*Por Mariana Alegre.
Publicado en REVISTA VELAVERDE (Edición N°23).
El miedo al otro, a lo desconocido, es quizá uno de los principales problemas de nuestra sociedad. Es hora de desterrar de la vida cotidiana el egoísmo urbano; esa tara cultural que impide a los limeños comulgar con sus pares en un espacio fraterno, donde todos somos iguales.
Un exalcalde miraflorino alguna vez me contó, muy fastidiado, lo difícil que había sido colocar unos juegos para niños en un parque de su distrito. Los vecinos inmediatos no querían que se instalen; preferían que los niños no tengan acceso a columpios ni toboganes. Los argumentos, en realidad, eran variados: desde que los niños harían mucha bulla, hasta que sus perros tendrían menos espacio para correr. Quizá varios de los vecinos estaban, realmente, preocupados por su tranquilidad y la de sus mascotas. Sin embargo, al alcalde le quedó claro que el principal problema no era ese, sino que “iba a llegar gente de otros distritos a su parque”, como bien se lo hizo notar un vecino, sin mostrar una pizca de vergüenza.

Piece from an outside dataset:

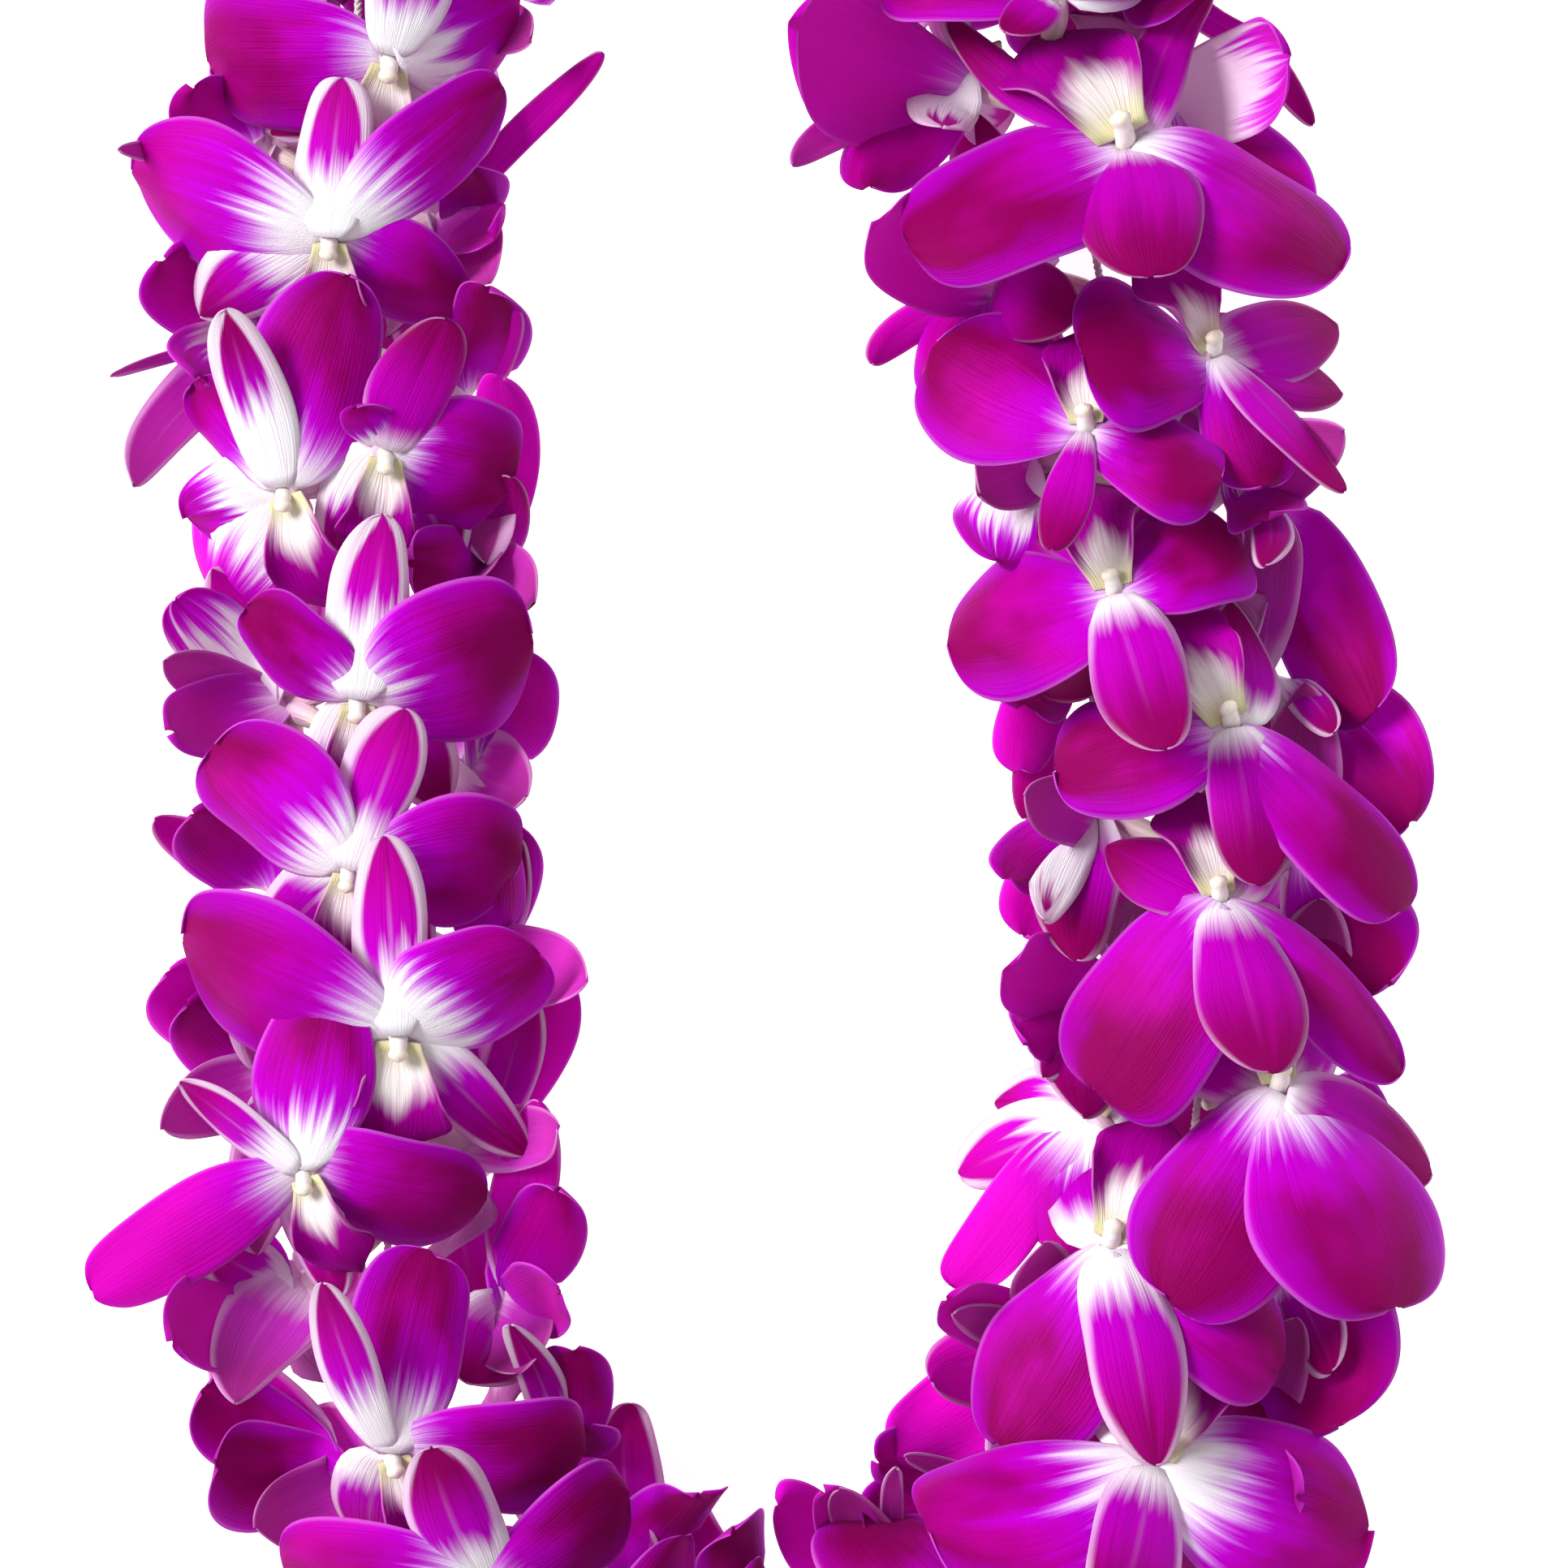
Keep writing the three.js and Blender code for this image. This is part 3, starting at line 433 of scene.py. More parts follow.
class Body:
    """Collects surfaces into one mesh, with their materials, a UV map and their tones: how pale and how deep
    each is, and its offset in the noise."""

    def __init__(self, materials):
        self.materials = list(materials)
        self.points, self.uvs, self.tones, self.faces, self.slots = [], [], [], [], []
        self.count = 0

    def add(self, surface, material, tone, back=None):
        """Takes in a surface: its quads get the material, its other faces get back if that is given."""
        points, quads, others, uv = surface
        for faces, which in ((quads, material), (others, back or material)):
            self.faces.append(faces + self.count)
            self.slots.append(np.full(len(faces), self.materials.index(which)))
        self.points.append(points)
        self.uvs.append(uv)
        self.tones.append(np.tile(tone, (len(points), 1)))
        self.count += len(points)

    def object(self, name, finishes):
        """The mesh as an object: millimetres to metres, its faces smooth."""
        mesh = bpy.data.meshes.new(name)
        sizes = np.concatenate([np.full(len(f), f.shape[1]) for f in self.faces])
        corners = np.concatenate([f.ravel() for f in self.faces])
        mesh.vertices.add(self.count)
        mesh.loops.add(len(corners))
        mesh.polygons.add(len(sizes))
        mesh.vertices.foreach_set("co", (np.concatenate(self.points) / 1000).astype(np.float32).ravel())
        mesh.loops.foreach_set("vertex_index", corners.astype(np.int32))
        mesh.polygons.foreach_set("loop_start", (np.cumsum(sizes) - sizes).astype(np.int32))
        for finish in self.materials:
            mesh.materials.append(finishes[finish])
        mesh.polygons.foreach_set("material_index", np.concatenate(self.slots).astype(np.int32))
        mesh.polygons.foreach_set("use_smooth", np.ones(len(sizes), dtype=bool))
        layer = mesh.uv_layers.new(name="along_and_across")
        layer.uv.foreach_set("vector", np.concatenate(self.uvs)[corners].astype(np.float32).ravel())
        tones = mesh.attributes.new("tones", "FLOAT_VECTOR", "POINT")
        tones.data.foreach_set("vector", np.concatenate(self.tones).astype(np.float32).ravel())
        mesh.update()
        mesh.validate()
        piece = bpy.data.objects.new(name, mesh)
        bpy.context.scene.collection.objects.link(piece)
        return piece


# An orchid's parts. A blade's length l runs from the hub's rim, with ROOT more inside it, and its width w to
# its right. start and tip are its outline's powers at foot and tip, layer is how far its foot stands out of
# the face, and steps are its grid's. Of those that the photograph shows, one wider than BROAD is coloured and
# rippled as a petal, and a dorsal sepal stands out by SHOWN_LAYER. SIDE_FORMS change the others on the sides.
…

“Los habitantes de algunos sectores de Lima nos comportamos como niños: somos incapaces de compartir los servicios o espacios urbanos que tenemos a nuestra disposición, como si se trataran de nuestros más preciados juguetes. Somos –en el sentido más estricto del término– antipáticos (carentes de empatía)”.
Esta situación se repite en muchos distritos. Por ello, los funcionarios municipales muchas veces se encuentran ante un dilema: ¿a quiénes deben atender? ¿A los residentes –muchos de los cuales representan votos en las elecciones de su municipio– o al resto de la población, que tiene derecho a usar y disfrutar de los servicios que se ofrecen en distintas zonas de la ciudad?